■ Given problem ■
Set down, please, exactly the lines below that run from the line with "grip_solids = (grip_body(INLAY_DEPTH, 1.0)" to the line with "bpy.context.scene.collection.objects.link(empty)", both lines included.

■ Object modeling scripts ■
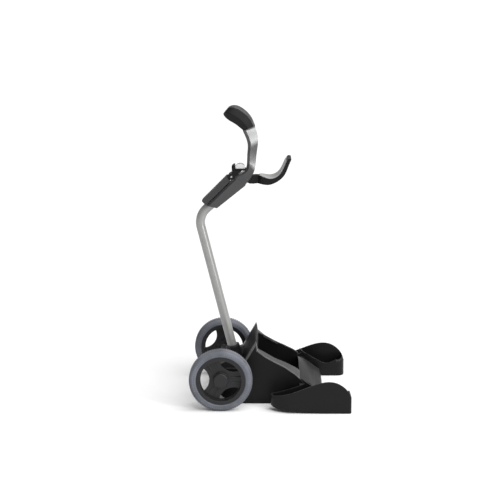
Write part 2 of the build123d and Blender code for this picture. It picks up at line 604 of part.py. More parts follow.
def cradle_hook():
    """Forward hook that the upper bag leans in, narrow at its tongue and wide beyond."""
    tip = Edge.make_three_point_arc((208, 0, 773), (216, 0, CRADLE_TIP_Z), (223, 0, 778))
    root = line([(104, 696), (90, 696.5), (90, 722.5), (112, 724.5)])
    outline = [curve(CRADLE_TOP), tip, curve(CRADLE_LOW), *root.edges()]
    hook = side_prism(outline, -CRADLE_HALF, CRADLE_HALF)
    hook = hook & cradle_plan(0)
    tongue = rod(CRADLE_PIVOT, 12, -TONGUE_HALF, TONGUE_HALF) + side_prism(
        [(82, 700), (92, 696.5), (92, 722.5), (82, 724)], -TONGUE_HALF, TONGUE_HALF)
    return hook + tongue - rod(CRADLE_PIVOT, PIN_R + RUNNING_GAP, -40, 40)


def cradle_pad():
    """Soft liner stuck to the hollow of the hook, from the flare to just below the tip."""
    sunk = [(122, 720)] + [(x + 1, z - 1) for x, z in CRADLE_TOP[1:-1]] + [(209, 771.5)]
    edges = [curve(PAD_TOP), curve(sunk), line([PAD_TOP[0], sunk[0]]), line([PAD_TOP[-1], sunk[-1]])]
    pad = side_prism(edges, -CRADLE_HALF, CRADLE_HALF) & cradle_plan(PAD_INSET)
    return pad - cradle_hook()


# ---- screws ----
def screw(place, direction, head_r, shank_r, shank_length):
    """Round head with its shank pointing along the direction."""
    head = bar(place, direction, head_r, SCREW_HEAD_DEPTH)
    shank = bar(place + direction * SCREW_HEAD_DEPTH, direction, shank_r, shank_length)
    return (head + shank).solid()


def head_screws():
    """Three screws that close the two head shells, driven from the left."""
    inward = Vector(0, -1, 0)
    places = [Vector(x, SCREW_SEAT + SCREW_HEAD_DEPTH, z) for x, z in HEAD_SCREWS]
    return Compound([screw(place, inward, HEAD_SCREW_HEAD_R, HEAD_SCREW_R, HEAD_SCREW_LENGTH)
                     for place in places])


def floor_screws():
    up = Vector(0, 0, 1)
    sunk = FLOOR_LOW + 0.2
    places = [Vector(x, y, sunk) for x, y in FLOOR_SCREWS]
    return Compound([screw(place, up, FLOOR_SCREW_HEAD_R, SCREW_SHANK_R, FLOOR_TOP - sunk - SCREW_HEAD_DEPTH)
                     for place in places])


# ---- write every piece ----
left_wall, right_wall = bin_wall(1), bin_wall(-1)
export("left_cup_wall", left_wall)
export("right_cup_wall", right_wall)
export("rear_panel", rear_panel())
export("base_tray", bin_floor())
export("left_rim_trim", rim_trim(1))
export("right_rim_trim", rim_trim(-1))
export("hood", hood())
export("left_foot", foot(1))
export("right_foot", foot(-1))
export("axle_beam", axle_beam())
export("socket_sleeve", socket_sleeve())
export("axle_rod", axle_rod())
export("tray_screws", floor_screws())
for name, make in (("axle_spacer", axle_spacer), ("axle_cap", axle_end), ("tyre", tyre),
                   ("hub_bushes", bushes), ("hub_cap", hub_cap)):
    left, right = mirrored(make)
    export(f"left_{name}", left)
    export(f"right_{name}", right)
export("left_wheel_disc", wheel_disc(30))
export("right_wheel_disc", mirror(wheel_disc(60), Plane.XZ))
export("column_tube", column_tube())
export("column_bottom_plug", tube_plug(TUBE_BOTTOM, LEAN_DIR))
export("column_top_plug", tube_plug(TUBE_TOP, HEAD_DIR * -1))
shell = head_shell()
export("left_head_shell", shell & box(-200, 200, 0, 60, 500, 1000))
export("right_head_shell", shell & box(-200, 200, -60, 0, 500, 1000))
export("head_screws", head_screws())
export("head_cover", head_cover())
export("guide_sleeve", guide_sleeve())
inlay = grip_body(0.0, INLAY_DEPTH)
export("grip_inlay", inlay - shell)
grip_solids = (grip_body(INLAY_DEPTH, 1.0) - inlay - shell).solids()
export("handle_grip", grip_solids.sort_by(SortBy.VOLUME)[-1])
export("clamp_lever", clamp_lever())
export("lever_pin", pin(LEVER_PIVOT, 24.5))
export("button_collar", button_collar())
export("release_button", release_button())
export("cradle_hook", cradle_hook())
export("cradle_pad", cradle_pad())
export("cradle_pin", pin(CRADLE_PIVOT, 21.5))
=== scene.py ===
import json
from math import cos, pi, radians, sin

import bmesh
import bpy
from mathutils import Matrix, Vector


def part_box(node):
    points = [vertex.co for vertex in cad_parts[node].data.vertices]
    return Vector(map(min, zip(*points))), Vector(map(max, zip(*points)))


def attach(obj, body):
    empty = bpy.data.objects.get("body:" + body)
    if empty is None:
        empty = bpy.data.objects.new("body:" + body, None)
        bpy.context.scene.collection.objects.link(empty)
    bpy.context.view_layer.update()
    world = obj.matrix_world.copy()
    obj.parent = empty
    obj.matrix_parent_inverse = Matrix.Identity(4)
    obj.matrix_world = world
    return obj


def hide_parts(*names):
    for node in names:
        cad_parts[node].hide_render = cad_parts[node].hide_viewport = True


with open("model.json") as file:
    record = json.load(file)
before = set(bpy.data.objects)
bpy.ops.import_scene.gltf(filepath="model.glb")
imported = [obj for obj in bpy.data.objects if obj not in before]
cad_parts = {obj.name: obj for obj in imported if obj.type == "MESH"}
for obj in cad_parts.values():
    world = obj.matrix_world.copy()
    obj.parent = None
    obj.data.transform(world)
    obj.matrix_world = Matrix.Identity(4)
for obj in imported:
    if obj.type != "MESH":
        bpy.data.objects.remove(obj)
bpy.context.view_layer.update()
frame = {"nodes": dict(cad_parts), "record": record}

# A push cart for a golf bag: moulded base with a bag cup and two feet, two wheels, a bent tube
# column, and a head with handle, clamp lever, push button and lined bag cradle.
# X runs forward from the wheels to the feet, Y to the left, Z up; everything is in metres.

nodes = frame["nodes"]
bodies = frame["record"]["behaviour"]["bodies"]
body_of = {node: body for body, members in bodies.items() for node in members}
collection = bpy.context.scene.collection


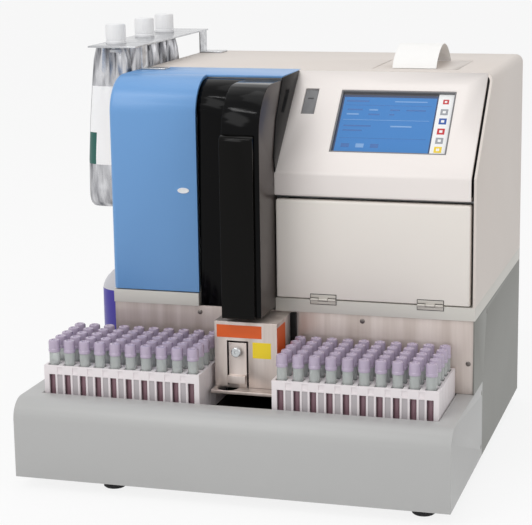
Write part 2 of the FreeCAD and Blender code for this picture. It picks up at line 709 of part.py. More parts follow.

■ Task result ■
grip_solids = (grip_body(INLAY_DEPTH, 1.0) - inlay - shell).solids()
export("handle_grip", grip_solids.sort_by(SortBy.VOLUME)[-1])
export("clamp_lever", clamp_lever())
export("lever_pin", pin(LEVER_PIVOT, 24.5))
export("button_collar", button_collar())
export("release_button", release_button())
export("cradle_hook", cradle_hook())
export("cradle_pad", cradle_pad())
export("cradle_pin", pin(CRADLE_PIVOT, 21.5))
=== scene.py ===
import json
from math import cos, pi, radians, sin

import bmesh
import bpy
from mathutils import Matrix, Vector


def part_box(node):
    points = [vertex.co for vertex in cad_parts[node].data.vertices]
    return Vector(map(min, zip(*points))), Vector(map(max, zip(*points)))


def attach(obj, body):
    empty = bpy.data.objects.get("body:" + body)
    if empty is None:
        empty = bpy.data.objects.new("body:" + body, None)
        bpy.context.scene.collection.objects.link(empty)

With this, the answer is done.